SHORT EXERCISE: Only the lines from the start of the data through the one containing "return np.minimum(edge, among_cups(points))" belong in your answer; return them exactly.

ITEMS:
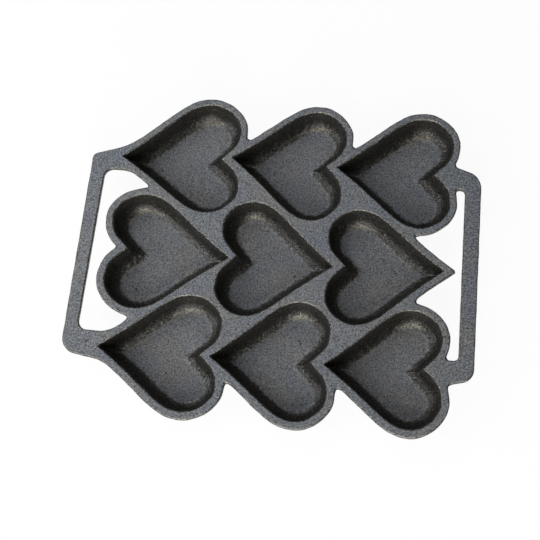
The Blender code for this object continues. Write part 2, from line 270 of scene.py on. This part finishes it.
# The deck is the flat web that joins the rims. It follows each rim at the width of a land, runs
# into the next land with a small fillet, and fills every gap between the cups.
LAND = 5.9 * MM
LAND_SWING = 0.6 * MM  # the near rims have this much more land, and the far rims this much less
PAN_HALF_DEPTH = 130.0 * MM
VALLEY_BLEND = 6.0 * MM
ROOT_BLEND = 4.0 * MM
EDGE_WANDER = 0.25 * MM  # how far the cast edge strays from a clean line
EDGE_STRAYS = 90.0  # in a metre
EDGE_SEED = 3.0


def among_cups(points):
    """Distance outside the polygon through the outermost cups' centres."""
    ring = ["cup_far_left", "cup_far_right", "cup_middle_right", "cup_near_right", "cup_near_left",
            "cup_middle_left"]
    return from_outline(points, np.array([cup_place(name)[0] for name in ring]))


def from_edge(points, mouths):
    """How far each point lies outside the pan's edge."""
    nearest = np.sort(mouths, axis=0)
    land = LAND - LAND_SWING * points[:, 1] / PAN_HALF_DEPTH
    lands = soft_least(nearest[0], nearest[1], VALLEY_BLEND) - land
    edge = soft_least(lands, from_handles(points), ROOT_BLEND)
    strays = wander(points, EDGE_STRAYS, EDGE_WANDER, EDGE_SEED)
    return np.minimum(edge, among_cups(points)) + strays


# The section is that of a sand casting: a floor and walls of even thickness, a wide fillet
# between them, walls that lean out so that the pattern draws, and every edge rounded.
HEIGHT = 24.0 * MM
FLOOR = 4.0 * MM
WALL = 3.0 * MM
DECK = 4.5 * MM
DRAFT = math.radians(9)
DRAFT_SLOPE = math.tan(DRAFT)
FLOOR_FILLET = 10.5 * MM
BASE_FILLET = FLOOR_FILLET + FLOOR
RIM_ROUND = 1.5 * MM
EDGE_ROUND = 1.3 * MM
UNDER_EDGE_ROUND = 1.0 * MM
UNDER_FILLET = 2.0 * MM
TOP_WAVE = 0.18 * MM  # how far the cast top is from flat
TOP_WAVES = 28.0  # in a metre
TOP_SEED = 11.0
FINE_STEPS = 60


def arc(centre, radius, start, end, steps):
    """Offsets and heights along an arc, its angles in degrees from the outward direction."""
    angles = np.radians(np.linspace(start, end, steps))
    return [(centre[0] + radius * math.cos(a), centre[1] + radius * math.sin(a)) for a in angles]


def cup_section(steps):
    """From the floor up the fillet and the wall and over the rounded rim to the deck."""
    lean = math.degrees(DRAFT)
    fillet_z = FLOOR + FLOOR_FILLET
    fillet_x = -(HEIGHT - fillet_z) * DRAFT_SLOPE - FLOOR_FILLET / math.cos(DRAFT)
    rim_z = HEIGHT - RIM_ROUND
    rim_x = -RIM_ROUND * DRAFT_SLOPE + RIM_ROUND / math.cos(DRAFT)
    fillet = arc((fillet_x, fillet_z), FLOOR_FILLET, -90, -lean, steps)
    return fillet + arc((rim_x, rim_z), RIM_ROUND, 180 - lean, 90, steps)


def underside_section(steps):
    """From the flat base up the outside of the wall to the underside of the deck."""
    lean = math.degrees(DRAFT)
    deck_z = HEIGHT - DECK
    base_x = WALL - (HEIGHT - BASE_FILLET) * DRAFT_SLOPE - BASE_FILLET / math.cos(DRAFT)
    deck_x = WALL - (DECK + UNDER_FILLET) * DRAFT_SLOPE + UNDER_FILLET / math.cos(DRAFT)
    base = arc((base_x, BASE_FILLET), BASE_FILLET, -90, -lean, steps)
    return base + arc((deck_x, deck_z - UNDER_FILLET), UNDER_FILLET, 180 - lean, 90, steps)


def along_section(offsets, section):
    across, up = np.array(section).T
    return np.interp(offsets, across, up)


def rounded_edge(outside, radius):
    """How far a rounded edge has dropped from the flat, at this distance outside the edge."""
    return radius - np.sqrt(np.maximum(radius**2 - np.clip(outside + radius, 0, radius) ** 2, 0))


top_section = cup_section(FINE_STEPS)
base_section = underside_section(FINE_STEPS)


def heights(points, on_edge):
    """Heights of the casting's top and underside over the plan, and the distance past its edge."""
    mouths = from_mouths(points)
    outside = np.where(on_edge, 0.0, np.minimum(from_edge(points, mouths), 0.0))
    nearest = np.sort(mouths, axis=0)
    wave = wander(points, TOP_WAVES, TOP_WAVE, TOP_SEED)
    top = along_section(nearest[0], top_section) + wave - rounded_edge(outside, EDGE_ROUND)
    under = along_section(soft_least(nearest[0], nearest[1], VALLEY_BLEND), base_section)
    return top, under + rounded_edge(outside, UNDER_EDGE_ROUND), outside


# The whole plan is first a flat sheet of small squares. It is cut along the pan's edge, along
# the borders between the cups' shares, and along every line where the section bends.
CELL = 2.0 * MM
SNAP = 0.1 * MM  # a cut this close to a point of the sheet goes through that point
MARGIN = 6.0 * MM
EDGE_CUTS = [0.0] + [-EDGE_ROUND * share for share in (1.0, 0.6, 0.3, 0.08)]
WALL_CUTS = [-1.9 * MM, -1.4 * MM, -0.9 * MM]  # points on the wall for its lumps to move
TOP_ARC_CUTS = 7  # lines along each fillet and each rounded rim
UNDER_ARC_CUTS = 5


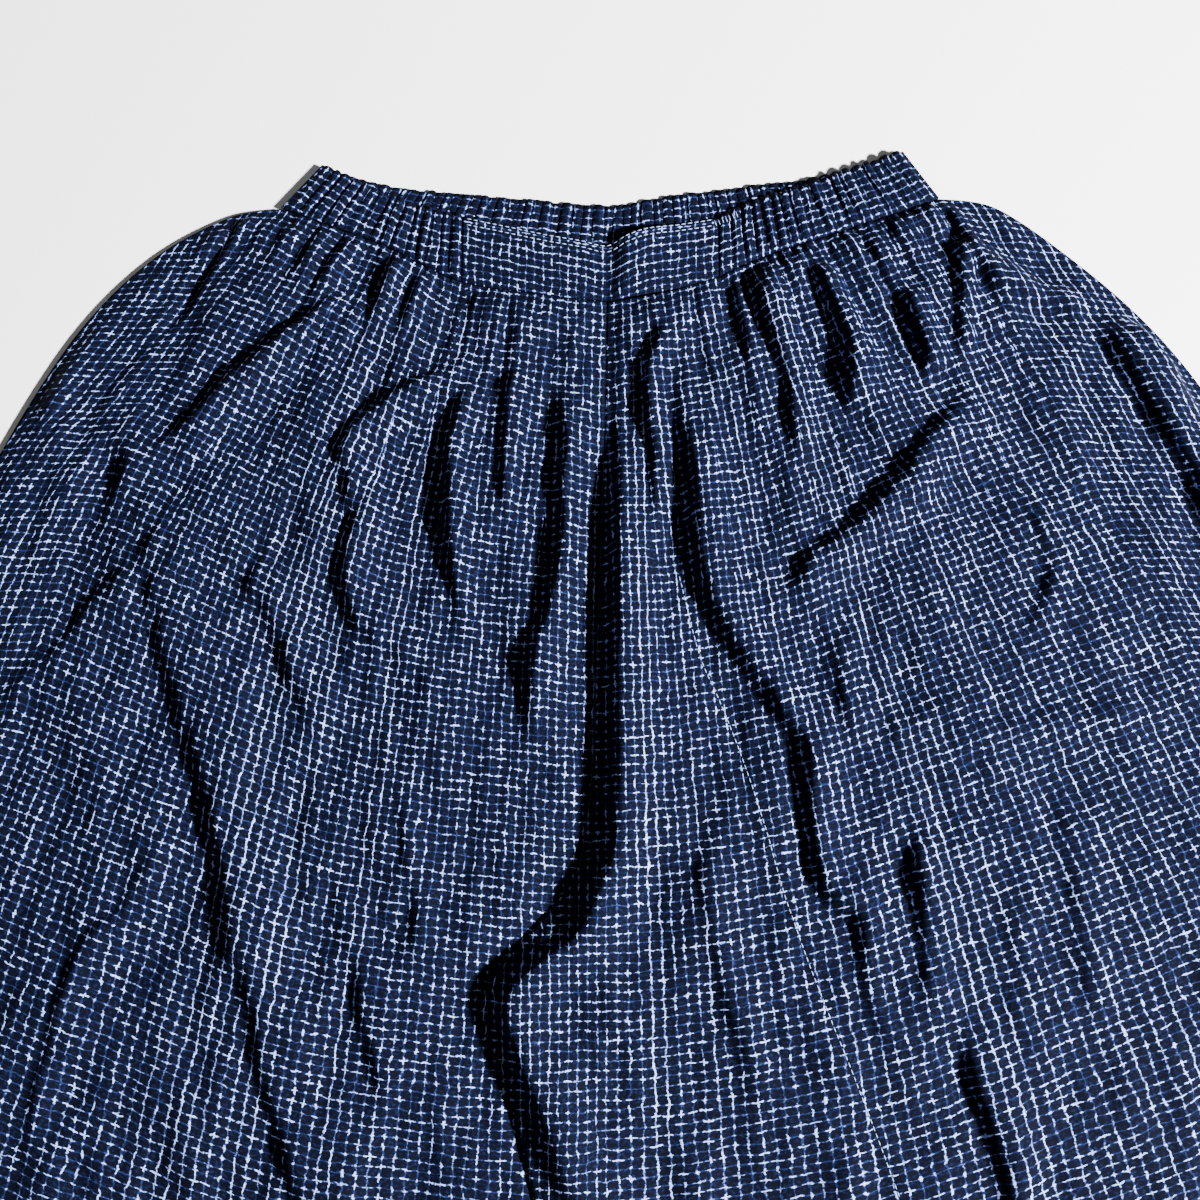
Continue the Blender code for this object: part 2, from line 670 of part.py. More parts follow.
def build_pants():
    """Make every piece of the pants."""
    for item in list(bpy.data.objects):
        bpy.data.objects.remove(item, do_unlink=True)
    collection = bpy.data.collections.new("balloon_pants")
    bpy.context.scene.collection.children.link(collection)
    panel_cloth = material("indigo_panel", INDIGO, 0.85)
    back_cloth = material("indigo_back", INDIGO, 0.88)
    plain_cloth = material("indigo_plain_band", INDIGO_BAND, 0.82)
    elastic_cloth = material("indigo_elastic_band", INDIGO_BAND, 0.86)
    cuff_cloth = material("indigo_cuff", INDIGO_BAND, 0.86)
    pieces = [
        front_panel("front_panel_right", RIGHT_SECTIONS, RIGHT_FOLDS, RIGHT_INNER_RIM,
                    panel_cloth, collection),
        front_panel("front_panel_left", LEFT_SECTIONS, LEFT_FOLDS, LEFT_INNER_RIM,
                    panel_cloth, collection),
        back_panel("back_panel_right", RIGHT_SECTIONS, back_cloth, collection),
        back_panel("back_panel_left", LEFT_SECTIONS, back_cloth, collection),
        waistband_front(plain_cloth, collection),
        waistband_elastic(elastic_cloth, collection),
        ankle_cuff("ankle_cuff_right", RIGHT_SECTIONS, cuff_cloth, collection),
        ankle_cuff("ankle_cuff_left", LEFT_SECTIONS, cuff_cloth, collection),
    ]
    centre_on_origin(pieces)


build_pants()
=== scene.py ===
from collections import namedtuple
from math import atan, cos, hypot, pi, radians, sin

import bmesh
import bpy
import numpy as np
from mathutils import Matrix, Vector, noise
from mathutils.bvhtree import BVHTree


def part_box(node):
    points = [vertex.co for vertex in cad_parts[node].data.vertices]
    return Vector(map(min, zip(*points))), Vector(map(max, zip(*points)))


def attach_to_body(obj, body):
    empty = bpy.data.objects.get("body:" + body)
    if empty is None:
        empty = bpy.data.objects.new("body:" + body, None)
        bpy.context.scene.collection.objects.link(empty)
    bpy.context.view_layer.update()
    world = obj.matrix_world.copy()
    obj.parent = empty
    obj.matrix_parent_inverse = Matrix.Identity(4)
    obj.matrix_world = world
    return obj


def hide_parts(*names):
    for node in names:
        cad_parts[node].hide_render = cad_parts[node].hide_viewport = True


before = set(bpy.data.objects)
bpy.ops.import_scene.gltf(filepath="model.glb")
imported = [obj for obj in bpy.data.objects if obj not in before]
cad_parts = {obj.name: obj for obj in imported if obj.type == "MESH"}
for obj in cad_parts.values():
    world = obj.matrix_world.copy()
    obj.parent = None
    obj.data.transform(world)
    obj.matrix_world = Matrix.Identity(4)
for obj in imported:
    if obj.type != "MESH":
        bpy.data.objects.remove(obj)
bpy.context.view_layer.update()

bl_info = {
    "name": "Balloon Pants",
    "version": (1, 0, 0),
    "blender": (4, 5, 0),
    "location": "View3D > Sidebar > Pants",
    "description": "Dresses the laid-out balloon pants in gathered indigo cloth",
    "category": "Object",
}

# Sizes shared with the solids, in millimetres

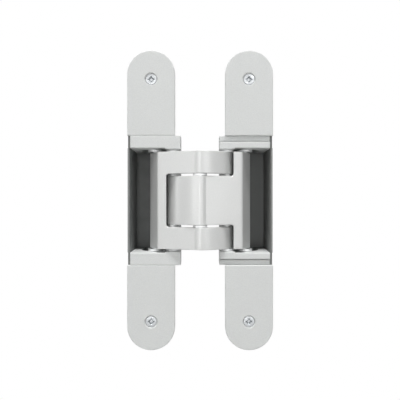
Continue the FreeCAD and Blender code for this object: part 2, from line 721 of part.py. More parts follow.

RESPONSE:
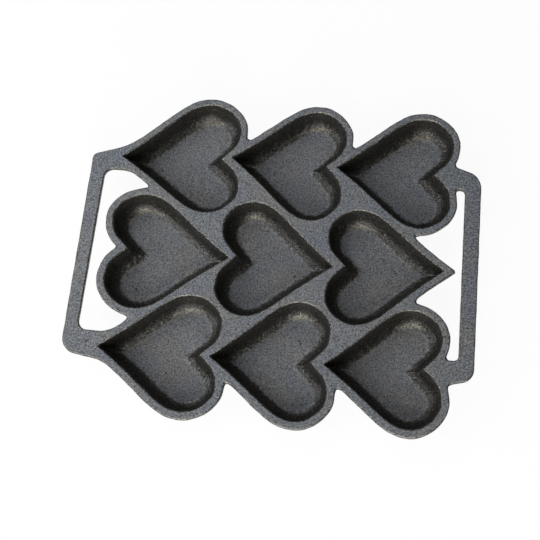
The Blender code for this object continues. Write part 2, from line 270 of scene.py on. This part finishes it.
# The deck is the flat web that joins the rims. It follows each rim at the width of a land, runs
# into the next land with a small fillet, and fills every gap between the cups.
LAND = 5.9 * MM
LAND_SWING = 0.6 * MM  # the near rims have this much more land, and the far rims this much less
PAN_HALF_DEPTH = 130.0 * MM
VALLEY_BLEND = 6.0 * MM
ROOT_BLEND = 4.0 * MM
EDGE_WANDER = 0.25 * MM  # how far the cast edge strays from a clean line
EDGE_STRAYS = 90.0  # in a metre
EDGE_SEED = 3.0


def among_cups(points):
    """Distance outside the polygon through the outermost cups' centres."""
    ring = ["cup_far_left", "cup_far_right", "cup_middle_right", "cup_near_right", "cup_near_left",
            "cup_middle_left"]
    return from_outline(points, np.array([cup_place(name)[0] for name in ring]))


def from_edge(points, mouths):
    """How far each point lies outside the pan's edge."""
    nearest = np.sort(mouths, axis=0)
    land = LAND - LAND_SWING * points[:, 1] / PAN_HALF_DEPTH
    lands = soft_least(nearest[0], nearest[1], VALLEY_BLEND) - land
    edge = soft_least(lands, from_handles(points), ROOT_BLEND)
    strays = wander(points, EDGE_STRAYS, EDGE_WANDER, EDGE_SEED)
    return np.minimum(edge, among_cups(points)) + strays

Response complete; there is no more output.